Suku Baduy masih mempertahankan cara memasak makanan yang diwariskan oleh para leluhur mereka di masa lalu. Dalam memasak makanan ini, mereka masih menggunakan cara - cara tradisional, seperti penggunaan tungku tradisional dan bahan bakar kayu sebagai alat untuk memasak. 

Maka, tidak megherankan jika kayu bakar menjadi salah satu bahan pokok yang harus dipenuhi untuk kebutuhan sehari-hari masyarakat suku Baduy.

Hal ini juga dilakukan oleh kelompok masyarakat suku Baduy luar. Meskipun mereka  sudah mengenal praktik membeli makanan dari luar kampung, suku Baduy Luar masih memakai cara memasak tradisional dalam mengolah makanan mereka, yakni menggunakan kayu bakar tersebut.

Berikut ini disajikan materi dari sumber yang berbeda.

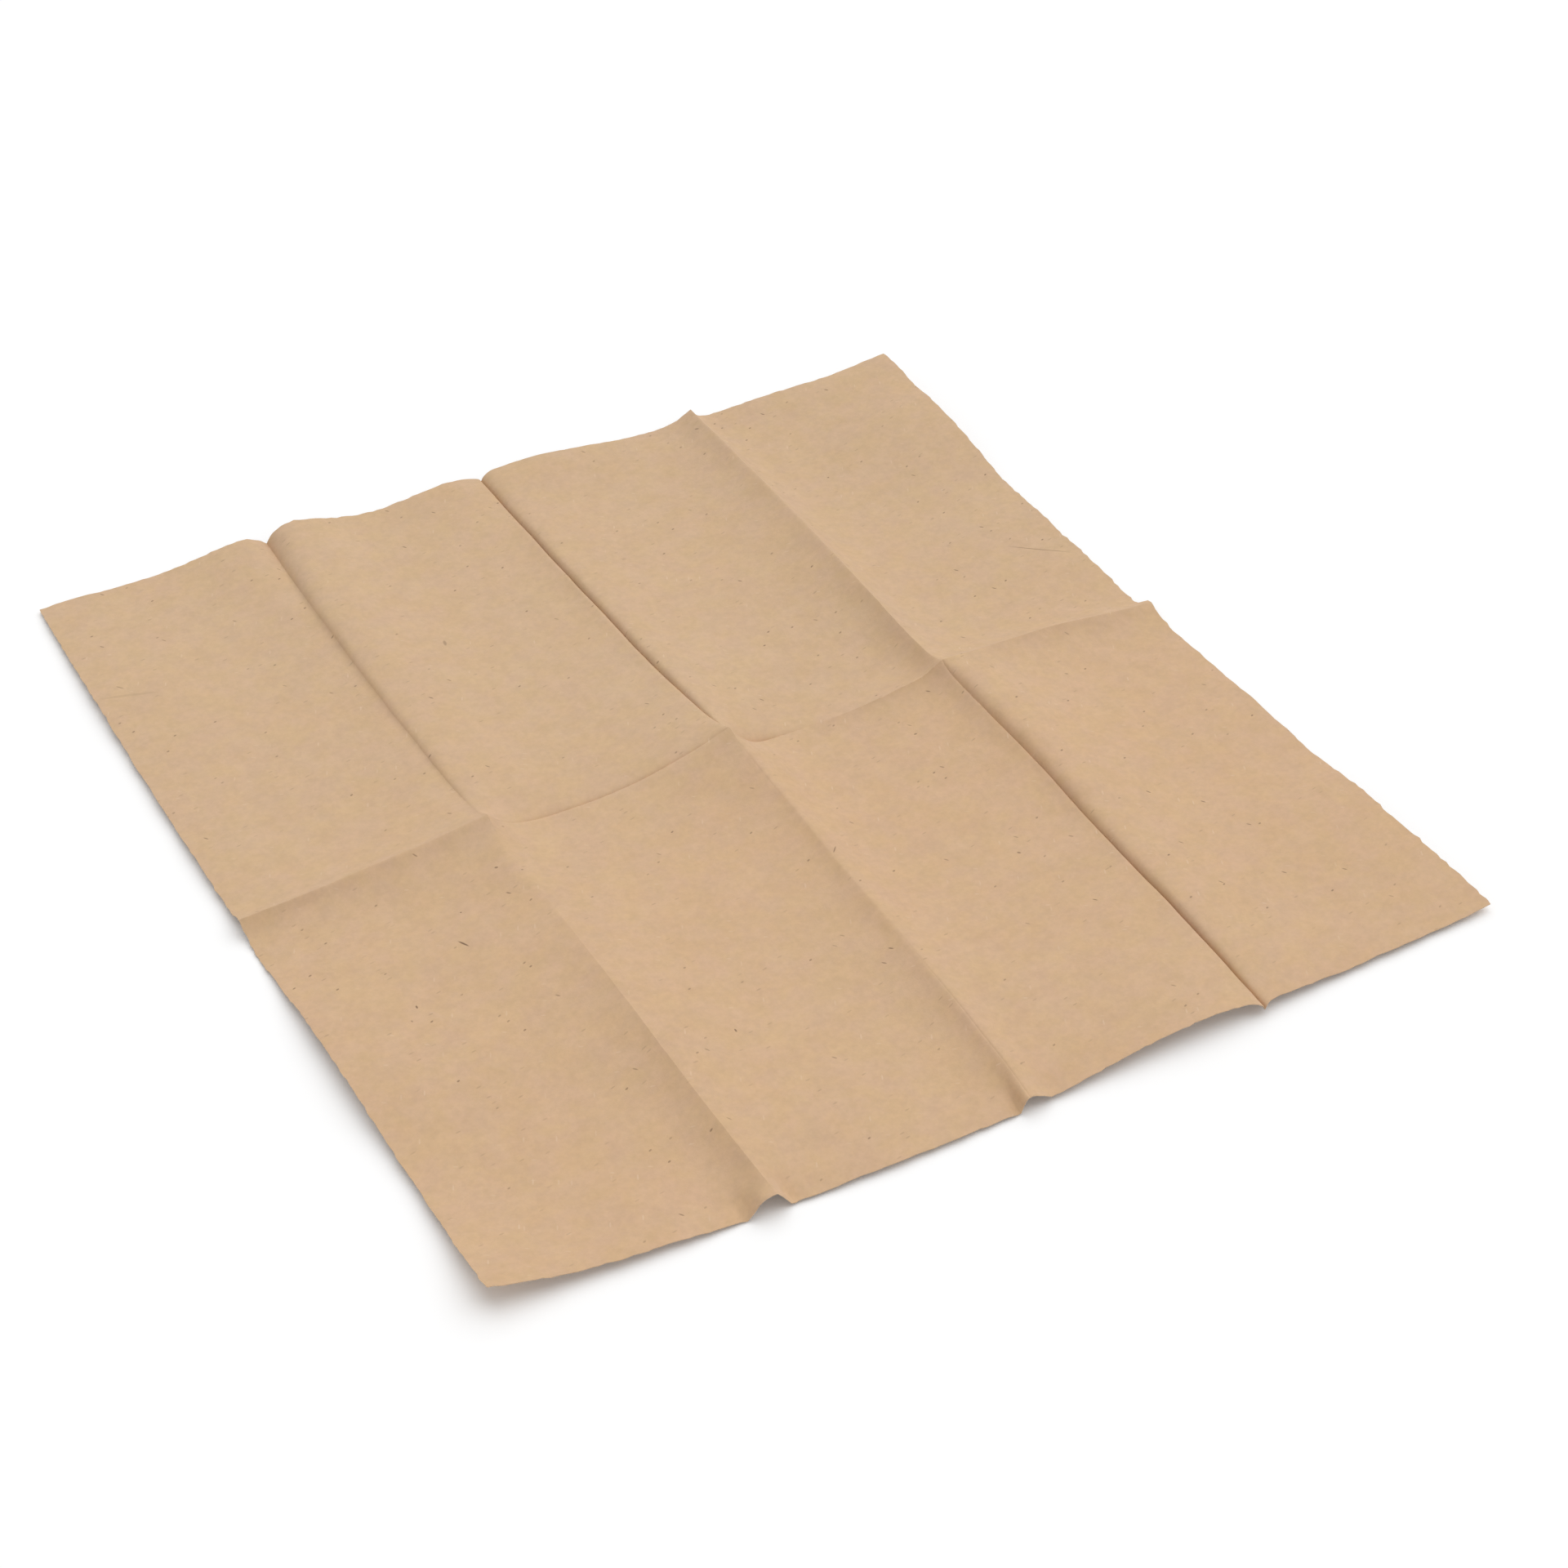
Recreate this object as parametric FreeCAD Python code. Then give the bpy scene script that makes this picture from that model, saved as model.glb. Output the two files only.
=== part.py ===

4. ARSITEKTUR RUMAH TANPA SEMEN TAPI TETAP KOKOH


Tradisi Luhur Masyarakat Suku Baduy Yang Tetap Lestari
image via instagram@dewie_shahab

Dalam membangun rumah mereka, masyarakat suku Baduy menggunakan bahan-bahan konstruksi yang mereka peroleh dari alam seperti kayu dan batu kali. Bahan - bahan bangunan semacam batu bata atau semen yang lazim digunakan di kota tidak akan bisa ditemui di perkampungan suku Baduy ini.

Fungsi dari semen dan batu bata sebagai konstruksi utama bangunan rumah digantikan oleh kayu, bambu, dan bahan-bahan alami lainnya. Potongan kayu digunakan sebagai tiang untuk menopang berdirinya rumah mereka, sementara anyaman bambu digunakan sebagai lantai rumah dan juga sebagai dinding rumah.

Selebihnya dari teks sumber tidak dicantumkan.